Dalam momen Maulid Nabi saw. seperti sekarang, masyarakat Indonesia banyak yang menyelenggarakan majelis shalawatan atau burdahan. Acara-acara itu diselenggarakan sebagai wujud rasa syukur kepada Allah swt. yang telah memberikan rahmat-Nya dengan kelahiran Nabi terakhir, Nabi Muhammad saw.

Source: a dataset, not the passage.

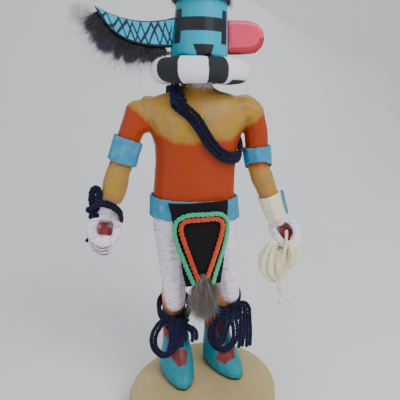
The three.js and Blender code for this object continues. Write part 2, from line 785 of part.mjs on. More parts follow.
// Places of the bandolier's middle: height, turn round the trunk, and how much further it stands out
const BANDOLIER_ROUTE = [[197, -0.64, 1.2], [193.8, -0.46, 1], [188.8, -0.25, 0.6], [184, -0.13, 0.4],
  [177.3, -0.01, 0.3], [169.7, 0.16, 0.3], [162.8, 0.41, 0.3], [159, 0.67, 0.2], [158.6, 1.05, 0.1], [161.5, 1.32, 0],
  [165, 1.6, 0], [170, 2, 0.3], [175, 2.5, 0.6], [181, 3, 0.8], [188, 3.4, 1], [193.5, 3.68, 1.4],
  [197.6, 3.95, 1.6], [200, 4.25, 1.8], [200.9, 4.68, 1.8], [200.6, 5.08, 1.6], [199.4, 5.4, 1.4]];

/** The bandolier: three strands side by side, over the right shoulder and round under the left arm. */
function bandolier() {
  const steps = 28;
  const lift = GAP + YARN / 2;
  const path = new THREE.CatmullRomCurve3(
    BANDOLIER_ROUTE.map(([z, turn, out]) => onTrunk(z, turn, lift + out)), true, 'centripetal',
  );
  const rings = Array.from({ length: steps }, (_, i) => {
    const middle = path.getPointAt(i / steps);
    const ahead = path.getTangentAt(i / steps);
    const out = new THREE.Vector3(middle.x - trunkAt(170).at.x, middle.y, 0);
    out.addScaledVector(ahead, -out.dot(ahead)).normalize();
    const side = new THREE.Vector3().crossVectors(ahead, out);
    const r = YARN / 2;
    return [[2.9, 0], [2.3, 0.87], [0, 0.8], [-2.3, 0.87], [-2.9, 0], [-2.3, -0.87], [0, -0.8], [2.3, -0.87]]
      .map(([across, up]) => middle.clone().addScaledVector(side, across * r).addScaledVector(out, up * r));
  });
  const knot = onTrunk(194.2, -0.47, lift + 1.2);
  return join([solid(hoop(rings)), lump(knot, 3 * YARN, 1.5 * YARN, 2.8 * YARN)]).subtract(clearance);
}

/** Turns of yarn lying one on another round a limb: a hoop with a ridge for each turn. */
function windings(corners, turnsRound, pointAt) {
  const rings = turns(corners).map((turn) => {
    const ridges = [];
    for (let i = 0; i < turnsRound; i += 1) {
      ridges.push(pointAt(turn, 0.45 * YARN, -(i + 0.02) * YARN), pointAt(turn, YARN, -(i + 0.5) * YARN));
    }
    ridges.push(pointAt(turn, 0.45 * YARN, -turnsRound * YARN));
    return [...ridges, pointAt(turn, 0, -(turnsRound - 0.3) * YARN), pointAt(turn, 0, -0.3 * YARN)];
  });
  return solid(hoop(rings));
}

/** Yarn tied round the right wrist, with a standing bow loop and one short end. */
function wristYarn() {
  const wrist = rightArm.shareAtHeight(129.4 * SCALE);
  const length = rightArm.path.getLength();
  const wraps = windings(WRAP_SIDES, 2, (turn, out, along) => rightArm.onSkin(
    wrist - along / length, turn, WRAP_EASE + out,
  ));
  const tie = point(-63.6, -6, 126.4);
  const loop = strand([tie, point(-66.6, -7.4, 131), point(-66.6, -7.6, 138.4), point(-63.6, -7.6, 142.4),
    point(-60.4, -7.4, 141), point(-61.6, -6.8, 133), tie], DOUBLED * YARN, 10);
  const end = strand([tie, point(-67.8, -5.4, 120), point(-70, -5, 111.4), point(-70.6, -5, 106.8)], YARN, 3);
  return join([wraps, loop, end, lump(tie, 2 * YARN, 1.7 * YARN, 2 * YARN)]).subtract(clearance);
}

/** A knee tie: three turns that dip in front below the knee, a knot, hanging loops and loose ends. */
function legTie(shin, knee, loops, ends) {
  const wraps = windings(WRAP_SIDES, 3, (turn, out, along) => {
    const height = knee.z + 1.5 * YARN + along + 5.2 * SCALE * (1 - Math.cos(turn));
    const section = sectionAt(shin, height);
    const lift = WRAP_EASE + out;
    return new THREE.Vector3(
      section.at.x + (section.wide + lift) * Math.sin(turn),
      section.at.y - (section.deep + lift) * Math.cos(turn),
      height,
    );
  });
  return join([
    wraps,
    lump(knee, 3.1 * YARN, 2 * YARN, 3.4 * YARN),
    ...loops.map((route) => strand([knee, ...route, knee], DOUBLED * YARN, 10)),
    ...ends.map((route) => strand([knee, ...route], DOUBLED * YARN, 3)),
  ]).subtract(clearance);
}

const upright = (sections) => [...sections].sort((one, other) => one.at.z - other.at.z);

function rightLegTie() {
  return legTie(upright(RIGHT_SHIN), point(-16.4, -11.6, 43.6), [
    [point(-24.5, -14.4, 47.4), point(-31, -14.8, 38), point(-31.4, -15, 27.6), point(-25.6, -15.6, 20.8),
      point(-18, -15.8, 26), point(-17.2, -14.4, 36)],
  ], [
    [point(-19.4, -14.6, 33), point(-20.6, -15.4, 25)],
    [point(-12.2, -14.4, 38), point(-11.2, -15.8, 29.6)],
    [point(-8.6, -13.4, 40), point(-4.6, -14.4, 35.4), point(-3.6, -15, 28.6)],
  ]);
}

function leftLegTie() {
  return legTie(upright(LEFT_SHIN), point(22.4, -11.4, 45.4), [
    [point(13, -14.2, 42), point(7.4, -15.2, 31), point(10.6, -16, 20), point(19.4, -16.4, 15),
      point(26.8, -16, 22.6), point(27, -14.6, 34)],
  ], [
    [point(28, -12.6, 49), point(32, -13, 48), point(31.4, -14, 36), point(30.4, -14.6, 17)],
    [point(31, -10.4, 50), point(36.4, -11, 46.8), point(36.2, -12.6, 34), point(36.8, -13.6, 16)],
  ]);
}

// The pouch in the left hand

/** One gathered lobe of the pouch: a limb whose skin is pleated lengthwise. */
function pleatedLobe(sections, pleats, depth) {
  const lobe = new Limb(sections);
  const sides = pleats * 3;
  const steps = 5;
  const rings = Array.from({ length: steps + 1 }, (_, row) => {
    const middle = lobe.path.getPoint(row / steps);
    return lobe.ring(row / steps, sides).map((p, i) => {
      const fold = 1 + depth * Math.cos((2 * Math.PI * pleats * i) / sides);
      return middle.clone().lerp(p, fold);
    });
  });
  return solid(skin(rings));
}

/** The leather pouch: a pleated bag on the inner side, a folded lip on the outer one. */
function pouch() {
  const bag = pleatedLobe([
    cut(57.4, -16.6, 95.4, 2.2, 2.4),
    cut(54.4, -14.8, 95.2, 4.6, 4.4),
    cut(53.6, -13.8, 87, 8.6, 6.8),
    cut(54, -13.8, 78, 8.8, 7),
    cut(56, -14.6, 71, 5.8, 5.2),
    cut(58, -16, 68, 2, 2.4),
  ], 6, 0.09);
  const lip = pleatedLobe([
    cut(60.4, -20.8, 96, 1.6, 1.8),
    cut(63.6, -24.2, 98, 3.4, 2.4),
    cut(66.6, -24.2, 92, 4.4, 2.8),
    cut(65.8, -22, 84.6, 3.6, 2.8),
    cut(62.4, -19.4, 77.6, 2.4, 2.4),
    cut(58.6, -17, 69, 1.8, 1.8),
  ], 4, 0.08);
  const gathers = [lump(point(58.6, -18.4, 95.4), 8, 7, 5), lump(point(58, -16.6, 68.6), 5, 4.6, 5)];
  return join([bag, lip, ...gathers]).subtract(clearance);
}

/** The drawstring: through the curled hand, down in front of the pouch to its knot and two ends. */
function pouchDrawstring() {
  const knot = point(58, -21.6, 65.4);
  const string = strand([leftHand.place(0, 2.4, -5), leftHand.place(0, 1.6, 0), leftHand.place(1, -1.4, 4),
    point(59.4, -26, 97.6), point(57.4, -25.6, 87), point(57.6, -23.4, 75), knot], THONG, 11);
  const ends = [
    strand([knot, point(58.2, -21.4, 59), point(57.4, -21, 52.6)], THONG * 0.8, 3),
    strand([knot, point(60.6, -21.4, 58.6), point(65.4, -21, 51.4)], THONG * 0.8, 3),
  ];
  return join([string, ...ends, lump(knot, 2 * THONG, 1.8 * THONG, 2.2 * THONG)]).subtract(clearance);
}

// The model

const model = new THREE.Group();
const figure = new THREE.Group();
figure.position.set(0, STAND_BACK, BASE_HEIGHT + GAP);
model.add(figure);

function add(group, name, body, color, roughness, metalness = 0) {
  const mesh = new THREE.Mesh(surface(body), new THREE.MeshStandardMaterial({ color, roughness, metalness }));
  mesh.name = name;
  group.add(mesh);
}

add(model, 'base_disc', baseDisc(), '#b9a882', 0.7);
const carved = parts();
add(figure, 'carved_body', carved.body, '#b5521c', 0.55);
add(figure, 'right_arm', carved.rightArm, '#b5521c', 0.55);
add(figure, 'left_arm', carved.leftArm, '#b5521c', 0.55);
add(figure, 'ruff', ruff(), '#e6e6ea', 0.95);
add(figure, 'horn', horn(), '#2fb3cd', 0.5);
add(figure, 'horn_fringe', hornFringe(), '#2b2733', 1);
add(figure, 'horn_tuft', hornTuft(), '#d9d2cc', 1);
add(figure, 'horn_peg', hornPeg(), '#cfc8b4', 0.9);
add(figure, 'ear', ear(), '#dc5f7d', 0.5);
add(figure, 'crown_wool', crownWool(), '#1c1a20', 1);
add(figure, 'right_armband', armband(rightArm, ...rightBand), '#4a93ad', 0.85);
add(figure, 'left_armband', armband(leftArm, ...leftBand), '#4a93ad', 0.85);
add(figure, 'belt', belt(), '#4a8fa5', 0.85);
add(figure, 'apron', apron(), '#17161a', 1);
add(figure, 'apron_green_yarn', apronYarn(GREEN_ROUTE, 17), '#3fb58d', 0.95);
add(figure, 'apron_red_yarn', apronYarn(RED_ROUTE, 15), '#d9501f', 0.95);
add(figure, 'fur_tail', furTail(), '#7d746b', 1);
add(figure, 'bandolier', bandolier(), '#1d2040', 0.95);
add(figure, 'wrist_yarn', wristYarn(), '#1d2040', 0.95);
add(figure, 'wrist_cuff', wristCuff(), '#ddd6b8', 0.75);
add(figure, 'cuff_strip', cuffStrip(), '#4a93ad', 0.85);
add(figure, 'pouch', pouch(), '#d8cfb0', 0.8);
add(figure, 'pouch_drawstring', pouchDrawstring(), '#d8cfb0', 0.8);
add(figure, 'right_leg_tie', rightLegTie(), '#17192c', 0.95);
add(figure, 'left_leg_tie', leftLegTie(), '#17192c', 0.95);

export default model;
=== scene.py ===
"""Looks of a carved and painted kachina doll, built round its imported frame.

Metres, +Z up, the doll faces -Y. Routes and paint are written in figure millimetres: the same axes, with the
zero on the base's top, below the middle of the trunk. Right and left are the doll's own.
"""

import logging
import math
from dataclasses import dataclass
from enum import Enum
from typing import Callable, Iterable, Sequence

import bpy
import numpy as np
from mathutils import Matrix, Vector


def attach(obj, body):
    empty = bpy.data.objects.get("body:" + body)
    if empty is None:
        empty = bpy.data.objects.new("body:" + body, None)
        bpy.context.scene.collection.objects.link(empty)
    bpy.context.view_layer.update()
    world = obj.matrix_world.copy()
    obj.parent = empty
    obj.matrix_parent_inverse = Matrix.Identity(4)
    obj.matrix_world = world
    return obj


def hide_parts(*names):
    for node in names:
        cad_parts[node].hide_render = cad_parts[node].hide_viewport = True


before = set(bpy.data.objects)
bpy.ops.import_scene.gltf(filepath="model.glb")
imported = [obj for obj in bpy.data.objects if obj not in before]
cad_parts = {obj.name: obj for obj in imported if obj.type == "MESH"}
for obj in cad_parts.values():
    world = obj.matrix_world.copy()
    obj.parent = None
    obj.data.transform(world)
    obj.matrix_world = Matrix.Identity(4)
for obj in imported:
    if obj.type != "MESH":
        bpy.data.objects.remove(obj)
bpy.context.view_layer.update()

LOG = logging.getLogger("kachina_doll")
logging.basicConfig(level=logging.INFO, format="%(name)s: %(message)s")

Points = np.ndarray
MM = 0.001
FIGURE_ORIGIN = np.array([0.0, 25.0, 20.3])
YARN = 2.9
THONG = 2.4
DOUBLED = 1.35


class Slot(str, Enum):
    """Material slots of the record."""

    WOOD = "wood_base"
    PAINTED = "painted_wood"
    RUFF = "ruff_cloth"
    HORN = "horn_paint"
    FRINGE = "fringe_fur"
    DOWN = "white_down"
    ROLL = "cream_roll"
    EAR = "ear_paint"
    CROWN = "crown_wool"
    BLUE = "blue_leather"
    FELT = "black_felt"
    GREEN = "green_yarn"
    RED = "red_yarn"
    TAIL = "tail_fur"
    NAVY = "navy_yarn"
    CREAM = "cream_leather"


def srgb(red: int, green: int, blue: int) -> tuple[float, float, float, float]:
    """Turns an 8-bit display colour into the linear colour that shaders take."""
    linear = [((v / 255 + 0.055) / 1.055) ** 2.4 if v > 10 else v / 255 / 12.92 for v in (red, green, blue)]
    return (*linear, 1.0)


def row(points: Iterable) -> Points:
    """Figure millimetres as row-frame metres."""
    return (np.atleast_2d(np.asarray(points, dtype=float)) + FIGURE_ORIGIN) * MM


def smoothstep(low: float, high: float, value: np.ndarray) -> np.ndarray:
    """A soft step from 0 at low to 1 at high."""
    share = np.clip((value - low) / (high - low), 0, 1)
    return share * share * (3 - 2 * share)


# Shaders


FLOAT, COLOR = "NodeSocketFloat", "NodeSocketColor"
WHITE = (1.0, 1.0, 1.0, 1.0)
EVEN = (1.0, 1.0, 1.0)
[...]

Selain itu, pembacaan Sirah Nabawiyah dan shalawat pada majelis-majelis tersebut sebagai ekspresi wujud rasa cinta, pujian, dan sanjungan terhadap beliau.
Tidak jarang, dalam majelis tersebut ada tradisi membakar bukhur atau dupo dalam bahasa jawa yang mengiringi khidmahnya acara itu.
Tidak jarang pula ada beberapa orang yang mempertanyakan pembakaran bukhur karena dianggap identik dengan kemenyan dalam dunia perdukunan.
Baca Juga: Membakar Kemenyan dan Wewangian Bukhur, Sunnah yang Terlupakan
Mungkin mereka tidak menyadari bahwa seiring perkembangan zaman dan teknologi, media wewangian mengalami pergeseran, sehingga merasa aneh dengan bukhur atau dupa yang merupakan pengharum ruangan pada masanya.
Perlu diketahui, khususnya yang pernah ziarah ke dua masjid mulia, yaitu Masjidil Haram dan Masjid Nabawi, pembakaran bukhur untuk menghasilkan aroma wewangian merupakan hal yang maklum serta banyak dijumpai di negara-negara Arab. Ini dikenal dengan istilah istijmar.
Dalam kitab Shahih Muslim bi Syarhi An-Nawawi, pada jilid 15 dikemukakan riwayat dari Makhramah dari ayahnya, dari Nafi’, ia berkata:
كان إبن عمر اذا استجمر استجمر بالألوة غير مطراة او بكافور يطرحه مع الألوة. ثم قال هكذا كان استجمر رسول الله صلى الله عليه وسلم
Ibnu Umar RA ketika beristijmar (menggunakan wewangian), ia beristijmar dengan aluwwah tanpa dicampur dengan wewangian lainnya, atau dengan kafur (kamper atau kapur barus) yang campurkan dengan aluwwah. Kemudian Ibnu Umar mengatakan, “Seperti inilah Rasulullah SAW beristijmar.”
Dalam mensyarahi hadits ini, Imam An-Nawawi mengatakan:
ﺍﻻﺳﺘﺠﻤﺎﺭ ﻫﻨﺎ ﺍﺳﺘﻌﻤﺎﻝ ﺍﻟﻄﻴﺐ ﻭﺍﻟﺘﺒﺨﺮ ﺑﻪ ﻭﻫﻮ ﻣﺄﺧﻮﺫ ﻣﻦ ﺍﻟﻤﺠﻤﺮ ﻭﻫﻮ ﺍﻟﺒﺨﻮﺭ
“Yang dimaksud istijmar di sini adalah menggunakan wewangian dan membakar dupa untuk menghasilkan aroma wangi (tabakhkhur). Istilah istijmar ini diambil dari kata Al-Mujmar yaitu Al-Bukhur (dupa yang dibakar).”
Adapun aluwwah merupakan kayu dupa yang dibakar dan menghasilkan aroma wewangian.
Selanjutnya Imam An-Nawawi menegaskan kesunnahan menggunakan wewangian, termasuk di dalamnya dengan membakar bukhur. Beliau berkata:
ويتأكد استحبابه للرجال يوم الجمعة والعيد عند حضور مجامع المسلمين ومجالس الذكر والعلم وعند إرادته معاشرة زوجته ونحو ذلك. والله أعلم
“Sangat disunnahkan menggunakan wewangian bagi laki-laki pada hari Jamat, hari raya, ketika menghadiri perkumpulan orang-orang muslim, majelis dzikir, majelis ilmu, bahkan ketika hendak bersenggama dengan istrinya, dan lain sejenisnya.” Wallahu a’lam.